**Instructions to follow**: Below are some records; quote exactly the lines from the one that contains "obj.matrix_world = Matrix.Identity(4)" through the one that contains "MIDDLE_Y = 0.1", inclusive, and no others.

**Available records**:
☆ ☆ ☆
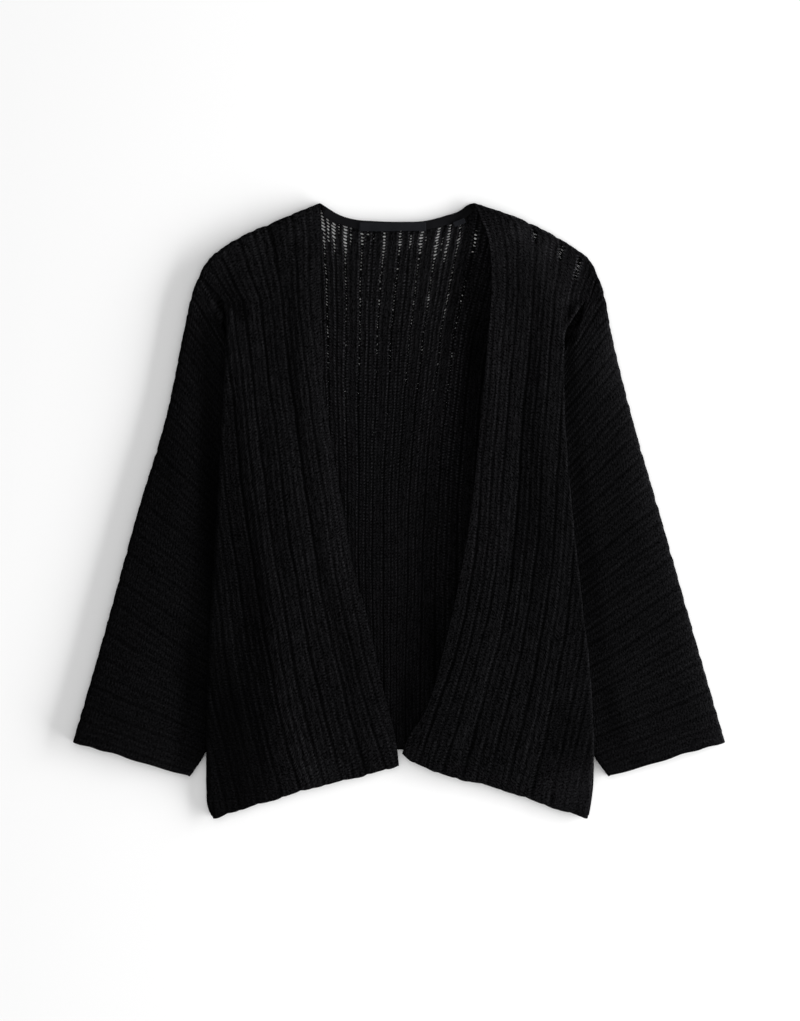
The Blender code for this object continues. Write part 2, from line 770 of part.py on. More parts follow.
back_knit = finish("black_rib_knit", KNIT_COLOUR, KNIT_ROUGHNESS)
right_knit = finish("black_rib_knit_right", KNIT_COLOUR, KNIT_ROUGHNESS)
left_knit = finish("black_rib_knit_left", KNIT_COLOUR, KNIT_ROUGHNESS)
tape = finish("black_neck_tape", TAPE_COLOUR, TAPE_ROUGHNESS)
label = finish("dark_woven_label", LABEL_COLOUR, LABEL_ROUGHNESS)
tab = finish("dark_woven_tab", TAB_COLOUR, LABEL_ROUGHNESS)

made = [
    back_panel(back_knit),
    front_panel("right", right_knit),
    front_panel("left", left_knit),
    neck_tape(tape),
    sewn_patch("neck_label", LABEL_CENTRE, LABEL_SIZE, 0.0, LABEL_THICK, label),
    sewn_patch("side_tab", TAB_CENTRE, TAB_SIZE, TAB_TURN, LABEL_THICK, tab),
]
centre_on_origin(made)
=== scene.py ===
import math

import bpy
import numpy as np
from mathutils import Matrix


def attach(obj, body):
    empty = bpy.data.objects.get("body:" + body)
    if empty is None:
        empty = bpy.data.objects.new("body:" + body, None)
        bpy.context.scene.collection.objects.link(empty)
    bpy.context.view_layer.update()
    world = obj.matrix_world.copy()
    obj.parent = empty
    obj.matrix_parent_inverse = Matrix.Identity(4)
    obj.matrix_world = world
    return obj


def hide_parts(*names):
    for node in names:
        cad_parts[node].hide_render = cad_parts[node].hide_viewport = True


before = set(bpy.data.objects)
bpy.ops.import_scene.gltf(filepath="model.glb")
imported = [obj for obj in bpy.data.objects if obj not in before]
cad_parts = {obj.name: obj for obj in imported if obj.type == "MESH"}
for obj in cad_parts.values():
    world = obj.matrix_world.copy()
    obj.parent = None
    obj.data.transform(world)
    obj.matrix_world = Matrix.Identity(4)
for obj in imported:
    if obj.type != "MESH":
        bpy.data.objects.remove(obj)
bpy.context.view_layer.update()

# Open-front ribbed knit cardigan with dolman sleeves, laid flat on its back.
#
# Tables and sizes are in millimetres, as a pattern cutter writes them. X runs across, Y from
# the hem to the neck, Z up. "right" and "left" are the wearer's sides: the right side lies
# towards -X. A table's "out" is the distance from the centre line towards that side.
# Every panel is a thin knitted shell on the form of its solid. Its lines of points follow
# the ribs, "rib" counts them, and "way" is the length along a rib in millimetres.

MM = 0.001
MIDDLE_Y = 0.1  # y of the middle of the whole cardigan, which stands over the origin

WALL = 2.6  # room that the knit takes up, ridges and furrows together
SEAM_LIFT = 0.18  # from a seam's height to the edge of the cloth that ends at it
NECK_SEAM_HEIGHT = 2.9
ARM_SEAM_HEIGHT = 4.4
UNDERARM_SEAM_HEIGHT = 3.4
SIDE_SEAM_HEIGHT = 3.2
SLEEVE_CROWN = 2 * ARM_SEAM_HEIGHT - WALL / 2
SEAM_RISE_LENGTH = 45.0  # from the neck to where the shoulder seam is as high as the arm's
BODY_RISE_LENGTH = 75.0  # from the shoulder seam to the full height
SIDE_FOLD_RADIUS = 2.5
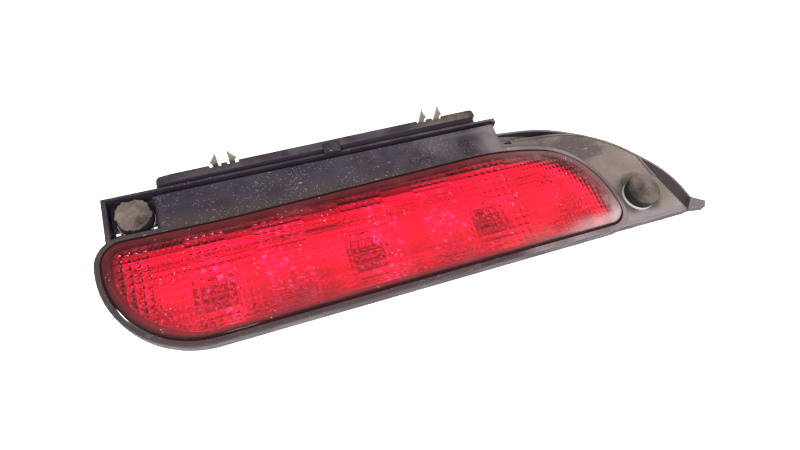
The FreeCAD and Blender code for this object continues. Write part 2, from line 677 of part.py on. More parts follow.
def housing_screws():
    screws = []
    low = FLANGE_Z - FLANGE_THICK
    for spot in SCREW_SPOTS:
        head = cylinder(SCREW_HEAD_RADIUS, spot, low - SCREW_HEAD_HEIGHT, low)
        head = head.makeFillet(1.2, [item for item in head.Edges if item.BoundBox.ZMax < low - 1.0])
        shank = cylinder(SCREW_RADIUS, spot, low - 0.5, FLANGE_Z + 6.5)
        screw = joined([head, shank])
        for angle in (0.0, 90.0):
            arm = block((-2.0, 2.0), (-0.5, 0.5), (low - SCREW_HEAD_HEIGHT - 1.0, low - SCREW_HEAD_HEIGHT + 1.3))
            arm.rotate(vec(0, 0), vec(0, 0, 1), angle)
            screw = screw.cut(placed(arm, spot))
        screws.append(screw)
    return Part.makeCompound(screws)


def buffer_pad(seat):
    x, y, top = seat
    low = top + WASHER_THICK
    pad = cylinder(BUFFER_RADIUS, (x, y), low, low + BUFFER_HEIGHT)
    pad = pad.makeFillet(0.8, [item for item in pad.Edges if item.BoundBox.ZMin > low + BUFFER_HEIGHT - 0.1])
    return pad.cut(cylinder(POST_RADIUS, (x, y), low - 1.0, low + 4.0))


def buffer_washer(seat):
    x, y, top = seat
    return tube(BUFFER_RADIUS - 0.4, POST_RADIUS, (x, y), top, top + WASHER_THICK)


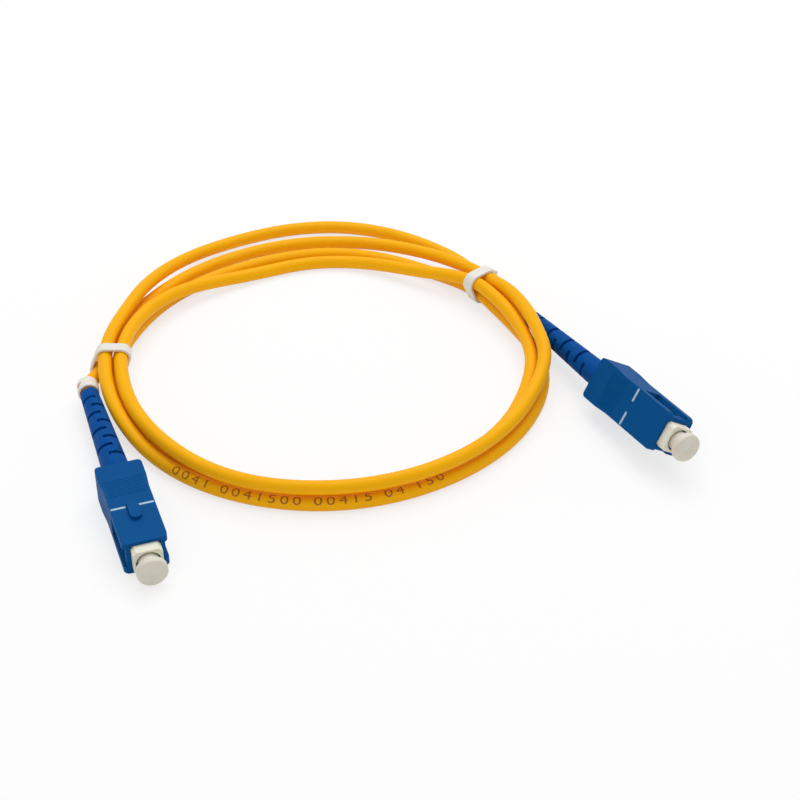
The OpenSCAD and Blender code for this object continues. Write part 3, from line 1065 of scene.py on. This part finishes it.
def makeRingDigit():    # one plain number, laid round the ring
    digit = flatWords(ring["digit"], ring["digitHeight"], 1, ring["digitRows"])
    middle = sum((corner.co for corner in digit.data.vertices), Vector()) / len(digit.data.vertices)
    radius = ring["diameter"] / 2
    out = radius + ring["lift"]
    for corner in digit.data.vertices:
        turn = math.radians(ring["digitAngle"]) - (corner.co.y - middle.y) / radius
        corner.co = (out * math.cos(turn), corner.co.x - middle.x, out * math.sin(turn))
    made = settle(digit, "ringDigit", ringPlace, "ink", "tie_white", "cord_set")
    bpy.data.objects.remove(digit)
    return made


tieLeft = makeTie("tieBandLeft", "tie_left", cord["leftTieTurn"], False)
tieRight = makeTie("tieBandRight", "tie_right", cord["rightTieTurn"], True)
markerRing = makeRing()
ringDigit = makeRingDigit()
print("ties and ring made")


marking = {
    "text": "0041 0041500 00415 04 150",
    "height": 1.9,
    "spacing": 1.35,
    "turn": 720,             # the coil's third turn carries the print
    "from": 311,             # from the left end to the right end, seen from the front
    "to": 242,
    "firstFaceAngle": 52,    # above the level, on the outer side of the strand
    "lastFaceAngle": 80,
    "ahead": 0.5,            # degrees, to find which way the strand runs
    "lift": 0.012,
    "rows": 5,
}


def makeMarking():
    words = flatWords(marking["text"], marking["height"], marking["spacing"], marking["rows"])
    words.name = "lengthMarks"
    low = min(corner.co.x for corner in words.data.vertices)
    high = max(corner.co.x for corner in words.data.vertices)
    radius, step = cord["diameter"] / 2, marking["ahead"]
    faceTurn = marking["lastFaceAngle"] - marking["firstFaceAngle"]
    for corner in words.data.vertices:    # lays each point on the round jacket
        share = (corner.co.x - low) / (high - low)
        angle = marking["turn"] + marking["from"] + (marking["to"] - marking["from"]) * share
        point = coilPoint(angle)
        ahead = (coilPoint(angle + step) - coilPoint(angle - step)).normalized()
        side = -ahead.cross(Vector((0, 0, 1))).normalized()
        up = ahead.cross(side) * (1 if ahead.cross(side).z > 0 else -1)
        faceAngle = marking["firstFaceAngle"] + faceTurn * share ** 2
        turn = math.radians(faceAngle) + corner.co.y / radius
        outward = side * math.cos(turn) + up * math.sin(turn)
        corner.co = point + outward * (radius + marking["lift"])
    words.data.transform(Matrix.Scale(mm, 4))
    words.data.materials.clear()
    words.data.materials.append(materials["ink"])
    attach(words, "cord_set")
    return words


lengthMarks = makeMarking()
[tuple(p * mm) for p in line]
print("printed marks made")


studio = {    # in metres
    "floorSize": 6.0,
    "floorDrop": 0.00005,
    "whiteShare": 0.7,       # how much of the floor is plain white where the camera sees it
    "keySpot": (0.25, 0.35, 0.9),
    "keyPower": 5.9,
    "keySize": 0.9,
    "fillSpot": (-0.7, -0.5, 0.8),
    "fillPower": 0.8,
    "fillSize": 1.0,
    "lampAim": (0.05, 0.03, 0),
    "world": 0.52,
}


def makeFloor():
    clearSelection()
    bpy.ops.mesh.primitive_plane_add(size=studio["floorSize"], location=(0, 0, -studio["floorDrop"]))
    floor = bpy.context.object
    floor.name = "floor"
    finish = Finish("paperFloor", {"Roughness": 0.9, "Base Color": linear(253, 253, 253)})
    seen, mirrored, through = (
        finish.node("ShaderNodeLightPath", {}, {}, f"Is {ray} Ray")
        for ray in ("Camera", "Glossy", "Transmission")
    )
    glow = finish.node("ShaderNodeEmission", {}, {"Color": (1, 1, 1, 1), "Strength": 1.0})
    share = (seen + mirrored + through) * studio["whiteShare"]
    paper = Wire(finish, finish.shader.outputs[0])
    mix = finish.node("ShaderNodeMixShader", {}, {0: share, 1: paper, 2: glow})
    finish.set(finish.nodes["Material Output"], {"Surface": mix})
    floor.data.materials.append(finish.material)


def addLamp(name, spot, power, size):
    clearSelection()
    bpy.ops.object.light_add(type="AREA", location=spot)
    lamp = bpy.context.object
    lamp.name = name
    lamp.data.energy = power
    lamp.data.size = size
    aim = Vector(studio["lampAim"]) - Vector(spot)
    lamp.rotation_euler = aim.to_track_quat("-Z", "Y").to_euler()


def makeLight():
    for name in ("key", "fill"):
        addLamp(f"{name}Lamp", studio[f"{name}Spot"], studio[f"{name}Power"], studio[f"{name}Size"])
    world = bpy.data.worlds.new("studio")
    world.use_nodes = True
    bpy.context.scene.world = world
    background = world.node_tree.nodes["Background"]
    background.inputs["Color"].default_value = (1, 1, 1, 1)
    background.inputs["Strength"].default_value = studio["world"]


makeFloor()
makeLight()
bpy.context.scene.view_settings.view_transform = "Standard"
print("studio set")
☆ ☆ ☆
**Response to this exercise**:
    obj.matrix_world = Matrix.Identity(4)
for obj in imported:
    if obj.type != "MESH":
        bpy.data.objects.remove(obj)
bpy.context.view_layer.update()

# Open-front ribbed knit cardigan with dolman sleeves, laid flat on its back.
#
# Tables and sizes are in millimetres, as a pattern cutter writes them. X runs across, Y from
# the hem to the neck, Z up. "right" and "left" are the wearer's sides: the right side lies
# towards -X. A table's "out" is the distance from the centre line towards that side.
# Every panel is a thin knitted shell on the form of its solid. Its lines of points follow
# the ribs, "rib" counts them, and "way" is the length along a rib in millimetres.

MM = 0.001
MIDDLE_Y = 0.1  # y of the middle of the whole cardigan, which stands over the origin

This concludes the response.